Goes without saying, none of this means there will be a serious correction come early 2025. Markets are never that predictable.

Chris Watling, CEO and Chief Market Strategist at Longview Economics, offered his clientele a similar warning this week, titled This Bull Run (since Oct'22) is Tiring!, followed by the subtitle But Stay Tactically Overweight (for now).

Watling does think a major pullback is coming for US equities, and it will reverberate through global markets. Could happen in early next year, or a little later, as covered by "probably in the first half of 2025".

Looking at a variety of market timing signals, Watling observes evidence of a tiring bull market is accumulating (poor participation, poor breadth and poor volumes) with some of Longview's indicators starting to generate Sell signals. But it's a process in development and some signals are still indicating more upside is possible.

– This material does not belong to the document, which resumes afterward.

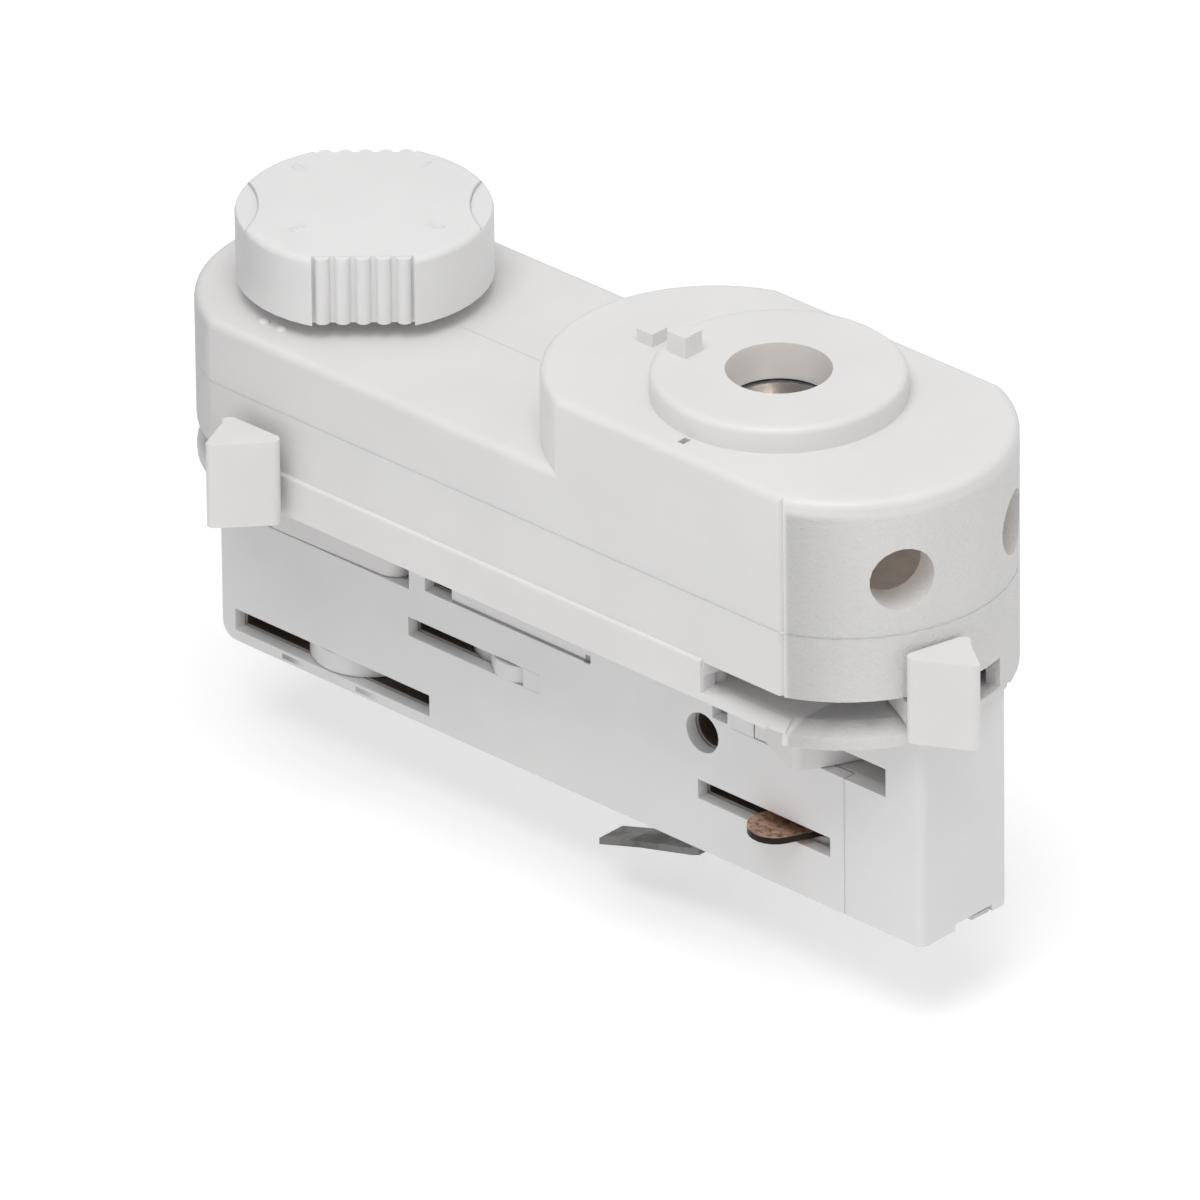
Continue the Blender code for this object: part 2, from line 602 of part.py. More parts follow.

One of the reasons to stay in current markets is the annual Santa Rally which Longview predicts will also happen this year, irrespective of valuations and growing suspicion of too much exuberance creeping in.

But then, the first half next year is increasingly looking like a challenge. This could be quite ironic given the next president of the US likes to measure his personal approval through the performance of the US share market.